Anyone who writes about Druids and mysteriously coordinated landscapes, or who claims to have located the intersections of the solar paths of Middle Earth in a particular field, street, railway station or cement quarry, must expect to be treated with superstition.”
Graham Robb’s book, The Ancient Paths: Discovering the Lost Map of Celtic Europe, makes exciting claims. In it he lays out the elements of Druidic science and shows how the Celts were the first to map the continent of Europe. And they did it with uncanny precision.

It all started with Robb’s plans to cycle along the Via Heraklea (Hercules’ Way), an ancient route which runs in a straight path from the southwestern tip of Portugal to the Alps. Along the route are a series of Iron Age Celtic settlements called mediolanum which link together in a way that is clearly not coincidental.

What he discovered was extraordinary. The route runs along the angle of the rising and setting sun at the solstices and these lines pass through points where the modern place name can be derived from an original mediolanum (often abbreviated to med, medl or mediol) dating back to Iron Age Celtic settlements. It suggests a means for colonizing ancient Europe; for positioning settlements and temples; and for establishing trade and migration patterns.
Mediolana
Mediolanum has been defined as a holy, symbolic or geographical centre. It comes from Gaulish: medio, ‘middle (of)’ and G:  lanum, ‘sanctuary/sacred clearing’, ‘plain’. The majority of mediolana were in central Gaul but they also appear in Britain, Spain, Switzerland and beyond.  The most famous of them are Milan, in north Italy and Whitchurch in England.

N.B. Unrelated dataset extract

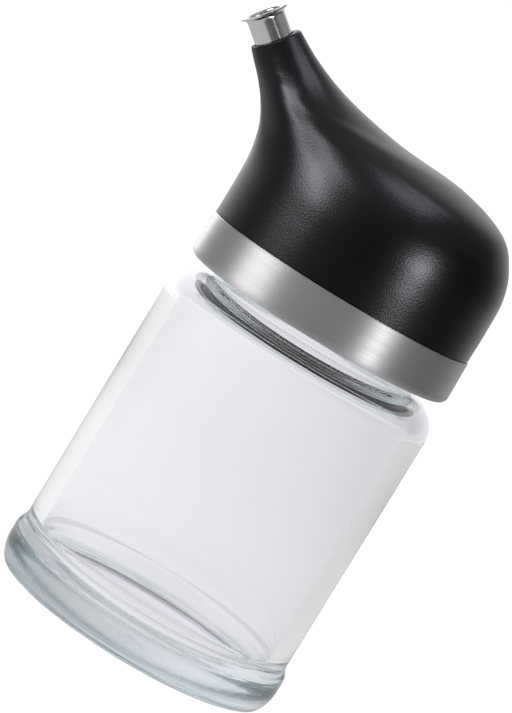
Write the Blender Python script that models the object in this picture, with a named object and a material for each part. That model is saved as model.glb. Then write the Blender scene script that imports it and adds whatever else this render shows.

What is interesting about Robb’s discoveries is that mediolana appear to be more like survey points than tribal or religious centres. They are often in isolated or hilly areas with very few ruins or indications of settlement.  As coordinates on a map they point beyond rather than to themselves. But in the end the key alignments focus on Bituriges (Chateaumeillant) in the dead centre of Gaul.

Robb claims that in addition to the thirty-six names which were definitely call mediolanum in the past, there are also hundreds of probables and possibles with contemporary names such as Meaullens, Meslan, Molliens and Meylant.

In Brittany Robb tentatively suggests the following mediolana [*]. I have added two more [**] and given the Breton names for each and the historical forms where appropriate.
COTES D’ARMOR (22)
*LE BEAU MOËLAN (near Planguenoual)
**MAËL-CARHAIX Mael Karaez  [Medle, 1264; Mezle, 1317; Maël-Carhaix, 1790]
*MESLIN Melin [Mieslin, 1121 ; Meslin, 14thC]

FINISTÈRE (29)
*MOËLAN-SUR-MER  Molan [Moelan 1084, 1220]
*MOËLLIEN (near Plonévez-Porzay)
**PLOUDALMEZEAU  Gwitalmeze  [Ploutemedou/Plebs Telmedovia, 9thC]
*POINTE de MEYLANT (near Carnac)

MORBIHAN (56)
*MESLAN  Mêlann [Metlan/Mezlan, 1282]

*MALANSAC Malañseg  [Malansac, 847]

If you look carefully, the place name evidence in Brittany reveals the existence of mediolana and appears to support a solar paths theory. This suggests that there are 'mysteriously coordinated landscapes' after all; but now we have a plausible explanation of why they were there in the first place.